Se llamaba Dolores Neri y hacía honor a su nombre, por lo de dolores y
por lo de neri –“negros”, en italiano. Nació a principios del siglo pasado.
Vivió en ese México que no conocía la adolescencia y, apenas a los catorce años
de edad, se casó con Salvador Ascencio, artesano tejedor de cobijas de lana,
menor de edad también, y mandolina en la orquesta típica de Arandas. Cuando veo
las películas italianas viejas, con sus matronas recias y duras y enlutadas,
inmediatamente la recuerdo.

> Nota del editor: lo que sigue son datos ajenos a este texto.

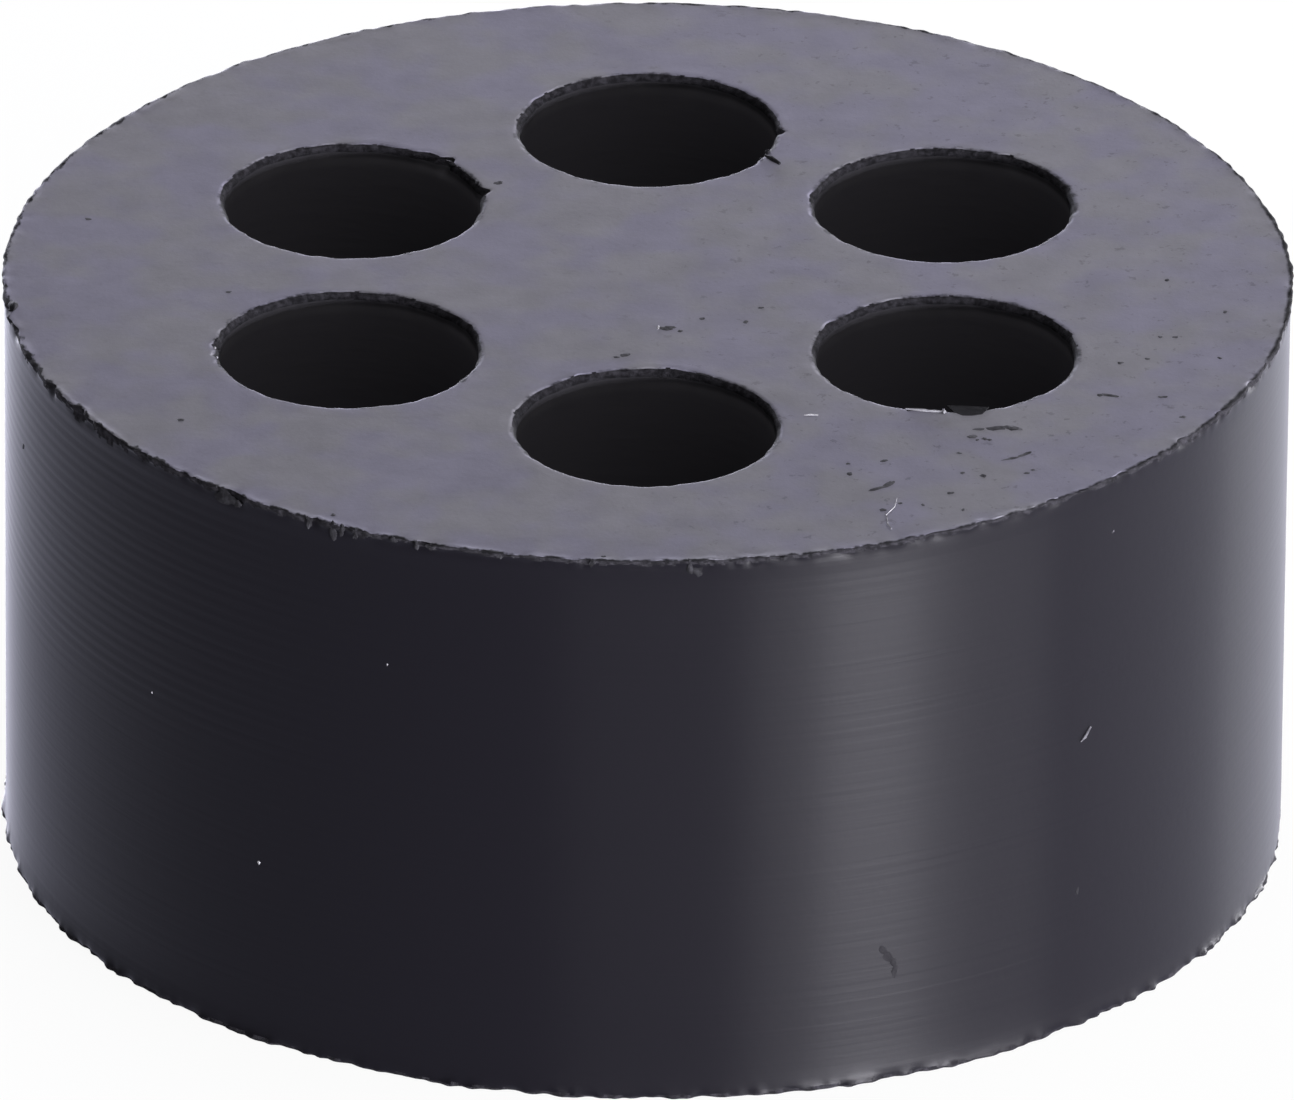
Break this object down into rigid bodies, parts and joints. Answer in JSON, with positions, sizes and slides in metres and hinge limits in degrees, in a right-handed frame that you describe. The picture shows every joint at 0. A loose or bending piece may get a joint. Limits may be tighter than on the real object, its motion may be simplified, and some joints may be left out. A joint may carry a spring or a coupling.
{
  "type": "multi-hole sealing insert",
  "caption": "Short black rubber cylinder with a ring of straight round cable holes, squeezed in a cable gland to seal round several thin cables.",
  "frame": {"origin": "centre of the lower sawn face", "axes": "+Z along the insert's axis, up from the face that it rests on; +Y towards the cable hole at the back of the ring"},
  "size_m": [0.03, 0.03, 0.0138],
  "materials": {
    "black_rubber": "satin turned side, grey matt sawn end faces, near-black bores"
  },
  "bodies": {
    "root": {"sealing_insert": "black_rubber"}
  },
  "joints": []
}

Porque así vistió, sin importar su edad: siempre de
luto. De hecho, así aparece en toda la iconografía familiar. En esas
fotografías mira de frente, con el ceño ligeramente fruncido y la mandíbula
fuertemente apretada.
Como solía suceder en aquellos entonces, tuvo una gran cantidad de
hijos, de los cuales casi la mitad murió en la primera infancia; tres más en la
madurez. Le tocó esa etapa durísima del medio rural mexicano, antes de la luz
eléctrica y el agua entubada. Desde que yo la recuerdo, presidía la familia de
manera implacable: calificaba a las nueras y escogía a los yernos; hijos e
hijas rendían puntual cuenta de sus vidas y desahogaban sus penas en las faldas
siempre oscuras.
Tal y como le exigía su religiosidad, en cuanto no pudo ser ya madre,
se encerró todas las noches en su habitación, custodiando su tardía castidad de
los embates de don Salvador. No abrió la puerta ni siquiera aquella noche sin
luna en que mi abuelo suplicó y golpeó con suavidad la puerta de madera con
aldabas de hierro. Tan sólo lloró efímeramente al otro día, ante el cadáver de
su esposo, que amaneció con los puños crispados y los nudillos apenas
sangrados. No habían faltado nunca motivos para andar de luto por su hogar,
pero ahora fue definitivo.
Buena parte de las vacaciones de mi niñez pasó en aquella su casa,
larga y oscura como el rosario que cargaba siempre en la cintura; ese hogar sin más alegría que las begonias y
los rosales del patio que regaba tan religiosamente como todo lo que hizo en su
vida, para bien y para mal. Discurría silenciosamente por las habitaciones en
la que estaba prohibida la luz solar, y si yo hacía un ruido fuerte o gritaba, se
volvía a verme con el ceño apretado y el índice en sus labios delgados. Nomás
la veía alegre cuando, al amparo del crudísimo invierno arandense, llegaban mis
tíos (no menos crudos) a sentirse desamparados. Entonces se tomaba algunas
copas del tequila que curaba con fruta seca todo el año y que sólo se destapaba
entonces, para salud de los enfermos. Reía desmesuradamente, como para ponerse
al corriente con la vida y cantaba con su voz de soprano las reminiscencias de
algunas serenatas con mandolina.
La vi por última vez en el velorio de mi papá. Me miró con sus ojos
opacos y me dijo: “tienes la cara de tu padre”. No lloró. El sempiterno rosario
de su cintura corría ahora de a poco entre sus manos porque esa era su manera
de querer y de extrañar.
Hace unos años fui a buscarla a Arandas, por instancias de mi hija, que
quería ver a su bisabuela. No estaba en su casa, sino en un hospital de
Tepatitlán, según me dicen, llamando en voz baja y por su nombre a todos sus
hijos muertos. “Allá voy”, les decía. Y se fue.
Hoy, viernes de Dolores y de Pasión, acabo de recordar a mi abuela.